I've written previously about the underground tunnels below Almería, and you will no doubt hear more about Almería, Roquetas, and Andalucía, in the weeks ahead.

"Tu Papel es Importante"

One of the first public phrases that I thought I understood in Spanish was the polite "Tu papel es importante" sign on the paper recycling container, reminding all that "Your paper is important." In other words, please place your used paper here, not in the general trash bin; recycling is important, and you can help.

Recycling containers of all types are ubiquitous throughout Spain. On practically every block you will find a long string of large containers in the street. Yellow containers are for Envases, including plastic containers for soft drinks; the heavy-duty tetra/brik boxes for milk; tin and aluminum food cans. The blue-accented "Tu papel es importante" containers are for most clean papers: newspapers, magazines, office paper, cereal boxes, cardboard, and carton. Green containers are for glass: wine bottles, beer bottles, glass jars that formerly held olives, condiments, and other prepared foodstuffs. Finally in the lineup come the "Other" containers, the army-green dumpsters for whatever else you may have to throw away--encased in a plastic bag, of course--which often means garbage, otherwise known as basura, from uneaten food, etc.

Signs often limit the dumping of basura to 8:00 PM to 10:00 PM at night, for sanitary purposes, especially in the hot summer months. In truth, this admonition is not always observed, and in truth, it may not be so important that it is. Invariably, an army of trash collectors descends on the common trash containers every single night, lifting the contents into a huge container truck and returning the container itself to its proper place in line. A battalion of uniformed foot soldiers follows along, tidying up any spills and leftovers that the careless public or a strong wind may have left outside the container. Depending on where you live, trash collection occurs usually between midnight and 2:00 AM--you can set your clock by it. There seem to be no holidays for the trash collector army--they are there seven nights a week and on Christmas and New Year's and every other of the many Spanish fiesta days.

There are disadvantages to having so many trash and recycling bins in so many prominent places throughout metropolitan and village spaces.

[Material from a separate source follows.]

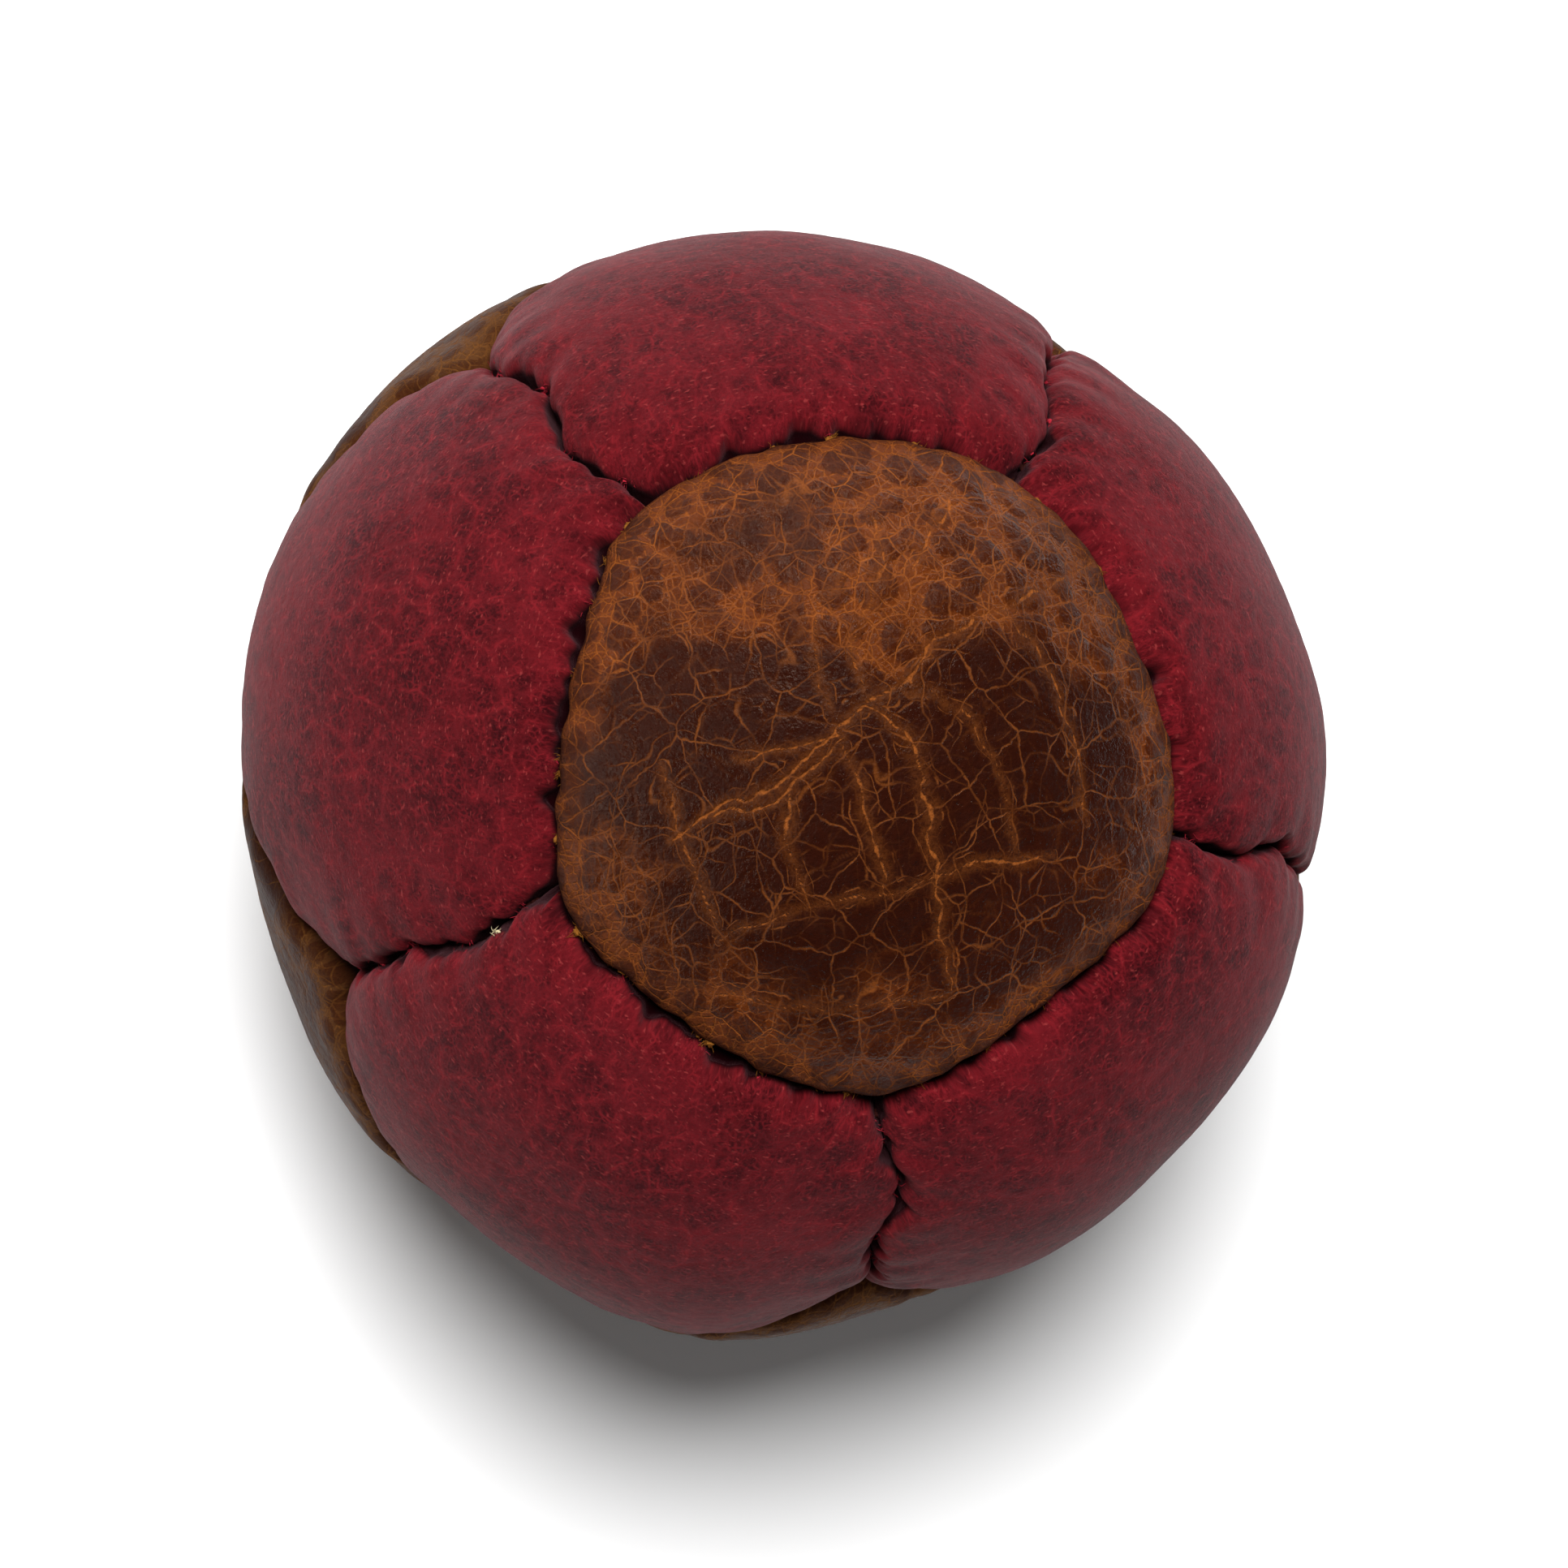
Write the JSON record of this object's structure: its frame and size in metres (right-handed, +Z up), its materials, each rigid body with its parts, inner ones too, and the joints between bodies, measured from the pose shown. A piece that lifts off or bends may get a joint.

Pretty they are not, even when they are well-maintained. It's hard to see around the lineup to find out whether a bus or cars are coming down the road. And they take up far too many parking spots.

But the advantage is that, with a bank of trash and recycling containers within walking distance of everyone, no one can make the excuse that recycling is too hard or too inconvenient. No one has to drive a car to the recycling center or the town dump. The containers are a visible, convenient, and ubiquitous reminder that we all dispose of stuff and should do so responsibly.

Which brings me to the double meaning of the sign on the paper recycling container. As I developed my Spanish, I learned that papel is not just paper; a papel is also a role, or a part in a play or theater piece. Participation.

Tu papel es importante. Your paper is important, Your role is important.

Greetings from the TSA

Every time I return to Spain from the U.S. I bring two crammed-full suitcases. Every time when I open them on arrival, one bears a now-familiar Notice of Baggage Inspection from the Transportation Security Administration (TSA). It is usually the larger of the two suitcases that has been inspected, and I never--until this time--have seen evidence that the second piece of luggage was inspected.

I've often wondered what the TSA officials think when they see the hidden treasures I choose to bring back. I know that some people think that placing dirty underwear at the top of the baggage will ensure privacy. I doubt that and anyway would not waste space and weight on such trivialities. My limited baggage space is reserved for small family mementos, work and personal records that cannot be sent digitally or trusted to postal systems, books in English, a mini drugstore, and the odd comfort item that cannot be bought easily in Spain, or at all. Here's a selection of what may have raised eyebrows at the TSA this time:
  • A box of Betty Crocker Dark Chocolate brownie mix, perhaps to be shared with dinner guests (and perhaps not)
  • Kroger brand Crunchy Peanut Butter, a brand presumably not on the recall list
  • Valentine candy hearts, from Necco, the New England Confectionary Company
  • A five-month supply of generic multivitamins, calcium, and vitamin C and E supplements--generics don't seem to exist as an economic alternative in Spain
  • A couple bottles of a vision supplement--Ocuvite can be purchased here, but at a much higher price
  • An incredible number of Tums peppermint antacids and Extra-Strength Excedrin, for the man who presumably finds it rather trying to live with me
  • A total of five 2009 calendars, three where the week starts on Sunday, and two (from OCLC and Wolters Kluwer) where it starts on Monday, as calendars do in Spain
  • The Book of Sent Sovi: Medieval Recipes from Catalonia, which I intend to give to an academic library in Catalonia
  • The New Spaniards, by John Hooper, a book I can't recall buying but I think it's time for me to read

The TSA looked at all my stuff this trip. My original flight was cancelled, and I had to collect my baggage and repair to an airport hotel before the next day's rescheduled flight. Even though my carry-on would have sufficed for the night, I couldn't keep myself from sneaking a peak at my bags at the hotel. Sure enough, the TSA notice was already in the larger one. I simply replaced it, resisting the temptation to add a clever note. And when I got home in Spain and opened the bags again, there they were: this time a TSA flyer in the small bag, too, and a second flyer right by the first in the larger bag. The TSA didn't pen any clever note to me, either.